In Eichstätt wirkte P. Ingbert weit über das Kloster hinaus. Im Oktober 1916 wurde er Präses der Eichstätter Studentenkongregation, einer geistlichen Gemeinschaft von Schülern höherer Schulen. Durch Vorträge, Einzelsprechstunden und Exerzitien sprach er auch kirchenferne Menschen an. Nach dem Ersten Weltkrieg galt er bereits als erfahrener Jugendseelsorger und wurde 1921 zum Landespräses der Bayerischen Studentenkongregationen gewählt. Von 1921 bis 1923 war er Direktor des neu errichteten Kapuzinerseminars in Regensburg, anschließend bis 1926 Guardian im Kloster Mariahilf in Passau.
„Das große Zeichen“
In dieser Zeit intensivierte er seine publizistische Tätigkeit mit der Gründung verschiedener Jugendzeitschriften wie Meeresstern, Der Weg, Leuchtturm oder Frohe Fahrt.

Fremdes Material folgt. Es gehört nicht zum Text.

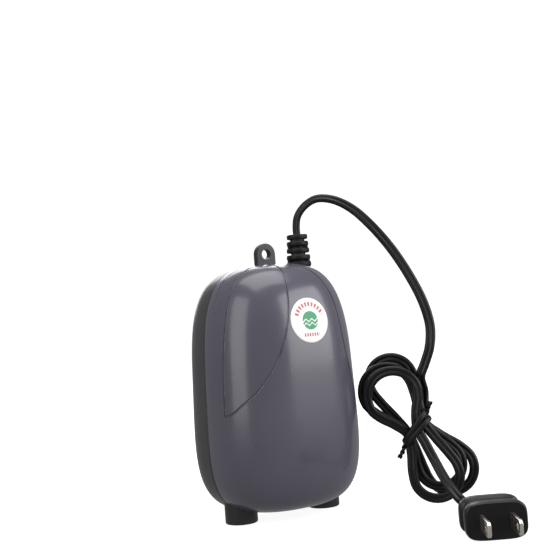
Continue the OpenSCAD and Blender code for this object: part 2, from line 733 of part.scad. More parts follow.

Er wollte damit mehr Jugendliche erreichen und dazu beitragen, sie zu christlich denkenden Menschen zu erziehen. So warnte er bereits nach dem Hitlerputsch vom 8./9. November 1923 vor der Rassenlehre und den Prinzipien des Nationalsozialismus, die er als unvereinbar mit dem Christentum und allgemeinen ethischen Werten hielt. Im damals noch kleinen Blatt Das große Zeichen schrieb er: „Es ist ganz klar, dass ein Katholik nie Anhänger der Hitlerbewegung sein kann und überhaupt der sogenannten Deutsch-Völkischen Bewegung vollständig ablehnend gegenüber stehen muss“. Erschreckend ist es, dass die deutschen Bischöfe gut 100 Jahre später, in ihrer Augsburger Erklärung vom 22. Februar 2024 mit verblüffend ähnlicher Wortwahl wieder vor dem wachsenden Rechtsextremismus warnen müssen: „Wir sagen mit aller Klarheit: Völkischer Nationalismus ist mit dem christlichen Gottes- und Menschenbild unvereinbar. Rechtsextreme Parteien und solche, die am Rande dieser Ideologie wuchern, können für Christinnen und Christen daher kein Ort ihrer politischen Betätigung sein und sind auch nicht wählbar.“
Pater-Ingbert-Naab-Jubiläumsjahr in Dahn
In Dahn veranstaltet die Stadt zusammen mit der Pfarrei, der Familie Naab, der Kolpingsfamilie, dem Verein Landjudentum im Wasgau, dem Otfried-von-Weißenburg-Gymnasium, der Realschule plus und der Fachoberschule zum ersten Mal ein Pater-Ingbert-Naab-Jubiläumsjahr. Das Programm startet am Donnerstag, 28. März, mit einem Rundgang auf den Spuren Naabs durch Dahn. Beginn ist um 17 Uhr im Pater-Ingbert-Naab-Haus, Schulstraße 19. Weiter geht es dann am Freitag, 4. April, mit dem Vortrag „Pater Ingbert Naabs Kampf um die Freiheit der Kirche“ von Torsten Woll (18 Uhr, Pater-Ingbert-Naab-Haus, Schulstraße 19). Auch eine Zweitagesfahrt nach Eichstätt (Grab Pater Ingbert Naab) am Donnerstag, 22. August, und Freitag, 23. August, ist geplant. Außerdem wird die Stadt Dahn ihre 2005 erstellte und jetzt erweiterte „Pater-Ingbert-Naab-Gedächtnisausstellung – Wider den Zeitgeist“ zeigen. „Warnungen wie die von Pater Naab in der damaligen Zeit sind aktueller denn je“, sagt Stephan Oberhauser, zweiter Beigeordneter der Stadt.